An infinite word $\eta$ is called ultimately periodic iff $\eta = pq^{\omega}$ for some $p, q \in X^*$. A word $w \in X^*$ is called primitive iff it is not a power of another word, i.e. it could not be written as $w = v^n$ for some $v \in X^*$ and $n > 1$.
If $\eta$ is ultimately periodic, could $p, q$ such choosen that the concatenation $pq$ is primitive?
First note that $q$ may be assumed to be primitive, because if $q=r^k$ then $q^{\omega}=r^{\omega}.$ Now if $pq$ is primitive we're done by resetting $p$ as $pq$. Let $x$ be the first symbol of $q$. Then one can peel that off from $q$ and get $q^{\omega}=x(q')^{\omega}$ where $q'$ is a cyclic permutation of $q.$ For example $$(abc)(abc)(abc)\cdots =a(bca)(bca)(bca)\cdots.$$ So we can finish provided we show that at least one of $pq$ and $pqx$ is primitive.
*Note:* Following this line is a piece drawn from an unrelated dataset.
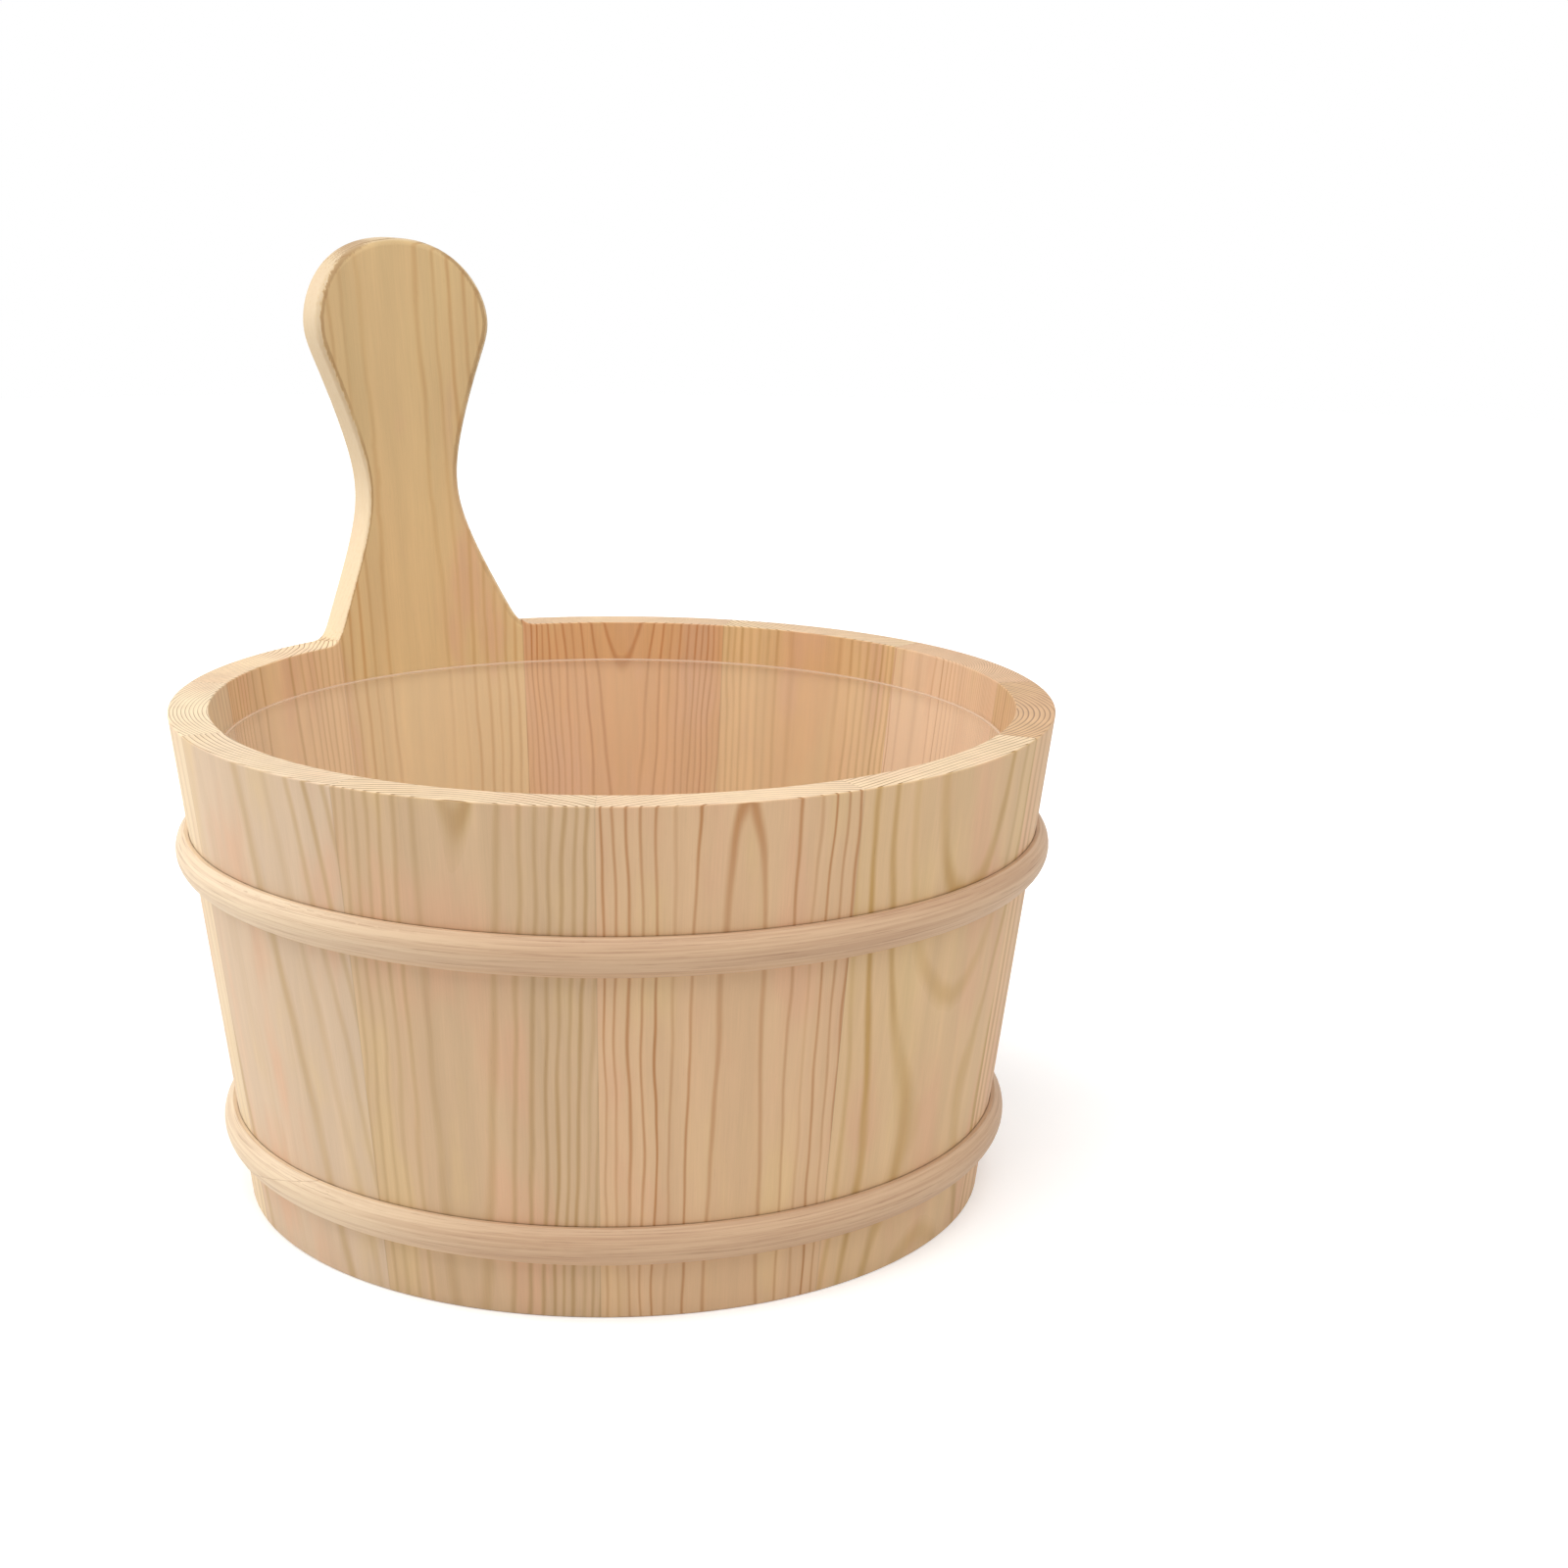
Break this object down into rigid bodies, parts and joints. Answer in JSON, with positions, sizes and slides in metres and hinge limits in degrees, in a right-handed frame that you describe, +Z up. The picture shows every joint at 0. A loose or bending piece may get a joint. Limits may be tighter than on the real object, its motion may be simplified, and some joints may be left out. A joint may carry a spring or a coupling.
{
  "type": "piggin",
  "caption": "Small tapered wooden pail of coopered staves with one tall stave as a handle, two half-round hoops and a clear liner that lifts out.",
  "frame": {"origin": "on the pail's axis, at the floor it stands on", "axes": "+Z up along the pail's axis, +Y towards the handle stave, +X to the right seen from the side opposite the handle"},
  "size_m": [0.2698, 0.2866, 0.2858],
  "materials": {
    "stave_pine": "sanded smooth, bare",
    "handle_pine": "sanded smooth, bare",
    "bottom_pine": "planed, bare",
    "dowel_beech": "fluted and glued",
    "hoop_wood": "sanded smooth, bare",
    "liner_plastic": "clear, a little milky"
  },
  "bodies": {
    "pail": {"handle_stave": "handle_pine", "side_stave_01": "stave_pine", "side_stave_02": "stave_pine", "side_stave_03": "stave_pine", "side_stave_04": "stave_pine", "side_stave_05": "stave_pine", "side_stave_06": "stave_pine", "side_stave_07": "stave_pine", "side_stave_08": "stave_pine", "side_stave_09": "stave_pine", "side_stave_10": "stave_pine", "bottom_board_1": "bottom_pine", "bottom_board_2": "bottom_pine", "bottom_board_3": "bottom_pine", "bottom_board_4": "bottom_pine", "bottom_dowels": "dowel_beech", "upper_hoop": "hoop_wood", "lower_hoop": "hoop_wood"},
    "liner": {"liner": "liner_plastic"}
  },
  "joints": [
    {"name": "liner_lift", "type": "slide", "parent": "pail", "child": "liner", "axis": [0, 0, 1], "range_m": [0, 0.16]}
  ]
}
Assume neither is primitive and write each as a nontrivial power, then we arrive at something of the form $R^mx=S^n$, where $R^m=pq$ and $R^mx=S^n=pqx.$ We may assume $R,S$ are primitive, and we have also $m,n \ge 2.$ Denote the lengths of $R,S$ by $r,s$ respectively. If either of these lengths is $1$ the finish is easy, as the string $pq$ then is a concatenation of a single letter, and then either $q$ is that same letter (in which case take $p$ as the empty string so that $pq=q$ is primitive), or else $q$ has other letters and one can take $pq$ as a string of one letter followed by a distinct letter, which is clearly primitive.
Now consider lengths. $R^mx$ has length $rm+1$ and $S^n$ has length $sn$. This means $rm+1=sn,$ from which one gets $\gcd(r,s)=1.$ Suppose first that $r<s.$ Then with subscripts on $S$ interpreted mod $s$ we have $S_{k+r}=S_k$ by matching up the first two terms of $S^n$ against the powers of $R^m$ aligned with them. Since $\gcd(r,s)=1$ the iterates $1,1+r,1+2r,\cdots$ fill out e complete set of subscripts mod $s$ and we get that $S$ is a string of all the same symbol. This can be viewed either as getting us back to a case already considered, or else as a contradiction to our assumption that $S$ is primitive.
A similar finish is possible if we assume $s<r$. There are maybe some details that need some more careful checking, but I believe this approach works. For example one has to be careful, when $k$ is near the value $s$, that adding $r$ to $k$ stays in the region where the two strings are matching up. However I think that works because of there being at least two iterations of either $R$ or $S$ which match up, with maybe a possible mismatch when $k=r$ which won't matter. I can try to fill this gap in if requested.